If, however, plaintiff's claims are not based upon and do not require the Court to interpret the collective bargaining agreement, they are neither pre-empted, see Allis-Chalmers Corp. v. Lueck, 471 U.S. 202, 220, 85 L. Ed. 2d 206, 105 S. Ct. 1904 (1985), nor time barred.
See DelCostello v. Int'l Bhd. of Teamsters, 462 U.S. 151, 103 S. Ct. 2281, 76 L. Ed. 2d 476 (1983).

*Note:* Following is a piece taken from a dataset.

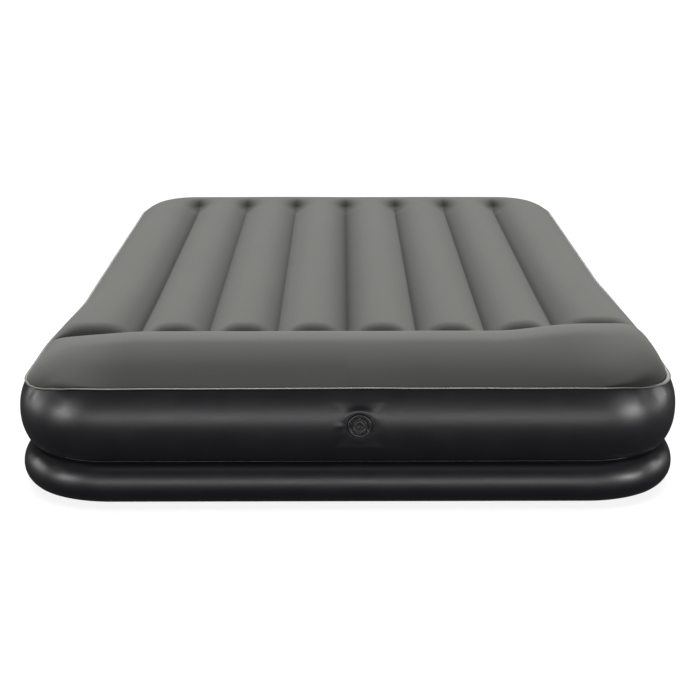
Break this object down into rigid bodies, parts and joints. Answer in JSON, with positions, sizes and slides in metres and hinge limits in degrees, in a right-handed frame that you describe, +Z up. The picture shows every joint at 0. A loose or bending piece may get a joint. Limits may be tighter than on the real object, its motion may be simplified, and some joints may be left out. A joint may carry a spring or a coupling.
{
  "type": "air mattress",
  "caption": "Raised double-deck air bed with a flocked channelled top, built-in pillow, charcoal side wall and a screw valve with a swinging stopper.",
  "frame": {"origin": "on the floor, under the middle of the bed", "axes": "+Z up, +Y from the head end (pillow and valve) to the foot, +X to the right seen from the head end"},
  "size_m": [1.52, 2.03, 0.3154],
  "materials": {
    "flocked_top": "grey flocking, matt, slightly olive",
    "charcoal_vinyl": "satin charcoal PVC with a fine grain",
    "weld_vinyl": "pressed weld line in the PVC, a little glossier",
    "inner_vinyl": "unprinted grey PVC, hidden inside",
    "valve_plastic": "black moulded plastic, satin",
    "valve_rubber": "black soft PVC"
  },
  "bodies": {
    "shell": {"bottom_sheet": "charcoal_vinyl", "bottom_seam": "weld_vinyl", "upper_side_wall": "charcoal_vinyl", "lower_side_wall": "charcoal_vinyl", "beam_1": "inner_vinyl", "beam_2": "inner_vinyl", "beam_3": "inner_vinyl", "beam_4": "inner_vinyl", "beam_5": "inner_vinyl", "beam_6": "inner_vinyl", "beam_7": "inner_vinyl", "pillow_beam": "inner_vinyl"},
    "top": {"top_sheet": "flocked_top", "top_seam": "weld_vinyl"},
    "waist": {"waist_seam": "weld_vinyl", "girdle_band": "inner_vinyl"},
    "valve": {"valve_seat": "valve_plastic"},
    "plug_carrier": {"valve_gasket": "valve_rubber"},
    "plug": {"valve_plug": "valve_plastic", "stopper_strap": "valve_rubber"},
    "stopper": {"stopper": "valve_plastic"},
    "flap": {"check_flap": "valve_rubber"}
  },
  "joints": [
    {"name": "deflate", "type": "slide", "parent": "shell", "child": "top", "axis": [0, 0, -1], "range_m": [0, 0.15], "stiffness_N_per_m": 8000, "deforming": ["upper_side_wall", "lower_side_wall", "beam_1", "beam_2", "beam_3", "beam_4", "beam_5", "beam_6", "beam_7", "pillow_beam"]},
    {"name": "waist_sink", "type": "slide", "parent": "shell", "child": "waist", "axis": [0, 0, -1], "range_m": [0, 0.0563]},
    {"name": "valve_sink", "type": "slide", "parent": "shell", "child": "valve", "axis": [0, 0, -1], "range_m": [0, 0.1086]},
    {"name": "plug_travel", "type": "slide", "parent": "valve", "child": "plug_carrier", "axis": [0, -1, 0], "range_m": [0, 0.009]},
    {"name": "plug_turn", "type": "hinge", "parent": "plug_carrier", "child": "plug", "pos_m": [0.025, -1.015, 0.2025], "axis": [0, -1, 0], "range_deg": [0, 541]},
    {"name": "stopper_swing", "type": "hinge", "parent": "plug", "child": "stopper", "pos_m": [0.025, -1.0138, 0.2197], "axis": [-1, 0, 0], "range_deg": [0, 140]},
    {"name": "flap_swing", "type": "hinge", "parent": "plug", "child": "flap", "pos_m": [0.025, -0.9987, 0.2131], "axis": [1, 0, 0], "range_deg": [0, 45], "stiffness_Nm_per_rad": 0.002}
  ],
  "couplings": [
    {"joint": "waist_sink", "follows": "deflate", "ratio": 0.375},
    {"joint": "valve_sink", "follows": "deflate", "ratio": 0.72321},
    {"joint": "plug_turn", "follows": "plug_travel", "rad_per_m": 1047.2}
  ]
}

Viewing the plaintiff's complaint in a light most favorable to plaintiff, as the Court must on a motion to dismiss, see, e.g, Conley v. Gibson, 355 U.S. 41, 45-46, 2 L. Ed. 2d 80, 78 S. Ct. 99 (1957), it is clear that plaintiff alleges that the defendants made specific representations upon which plaintiff relied to his detriment, which representations are wholly separate and apart from the collective bargaining agreement and thus not "inextricably intertwined therewith. See Allis-Chalmers Corp. v. Lueck, supra, 471 U.S. at 213; Derrico v. Sheehan Emergency Hosp., 844 F.2d 22, 26 (2d Cir. 1988); Anderson v. Ford Motor Co., 803 F.2d 953, 956-57 (8th Cir. 1986), cert. denied, 483 U.S. 1011, 97 L. Ed. 2d 747, 107 S. Ct. 3242 (1987).

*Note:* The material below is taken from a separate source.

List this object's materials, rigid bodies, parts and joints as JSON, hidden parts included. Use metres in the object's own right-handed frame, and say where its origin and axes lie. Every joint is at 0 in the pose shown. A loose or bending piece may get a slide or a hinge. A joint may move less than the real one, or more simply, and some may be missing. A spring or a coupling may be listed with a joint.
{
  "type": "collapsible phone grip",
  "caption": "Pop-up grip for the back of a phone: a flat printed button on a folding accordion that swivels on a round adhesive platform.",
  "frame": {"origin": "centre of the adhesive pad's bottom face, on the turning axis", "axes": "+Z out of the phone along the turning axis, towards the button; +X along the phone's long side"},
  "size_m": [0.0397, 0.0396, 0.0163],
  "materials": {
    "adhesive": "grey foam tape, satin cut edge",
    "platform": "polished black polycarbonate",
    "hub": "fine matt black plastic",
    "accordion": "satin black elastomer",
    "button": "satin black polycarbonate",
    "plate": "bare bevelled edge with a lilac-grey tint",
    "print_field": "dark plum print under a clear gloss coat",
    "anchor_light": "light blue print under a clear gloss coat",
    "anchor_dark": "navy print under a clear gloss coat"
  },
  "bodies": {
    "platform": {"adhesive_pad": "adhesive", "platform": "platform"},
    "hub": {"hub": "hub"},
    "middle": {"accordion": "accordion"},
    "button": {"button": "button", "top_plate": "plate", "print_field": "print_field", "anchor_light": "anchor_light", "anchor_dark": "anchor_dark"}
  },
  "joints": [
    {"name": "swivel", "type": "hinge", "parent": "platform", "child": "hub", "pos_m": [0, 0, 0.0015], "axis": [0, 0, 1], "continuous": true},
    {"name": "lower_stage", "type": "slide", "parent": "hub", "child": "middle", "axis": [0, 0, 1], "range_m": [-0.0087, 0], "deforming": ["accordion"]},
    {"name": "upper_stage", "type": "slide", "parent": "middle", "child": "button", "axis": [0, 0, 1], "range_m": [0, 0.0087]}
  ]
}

It follows that defendants's reliance on Allis-Chalmers is misplaced.
Indeed, as the Court in Allis-Chalmers noted:
It is perhaps worth emphasizing the narrow focus of the conclusion we reach today. We pass no judgment on whether this suit also would have been pre-empted by other federal laws governing employment or benefit plans. Nor do we hold that every state-law suit asserting a right that relates in some way to a provision in a collective-bargaining agreement, or more generally to the parties to such an agreement, necessarily is pre-empted by § 301. The full scope of the pre-emptive effect of federal labor-contract law remains to be fleshed out on a case-by-case basis. We do hold that when resolution of a state-law claim is substantially dependent upon analysis of the terms of an agreement made between the parties in a labor contract, that claim must either be treated as a § 301 claim, see Avco Corp. v. Aero Lodge 735, 390 U.S. 557, 20 L. Ed. 2d 126, 88 S. Ct. 1235 (1968), or dismissed as pre-empted by federal labor-contract law.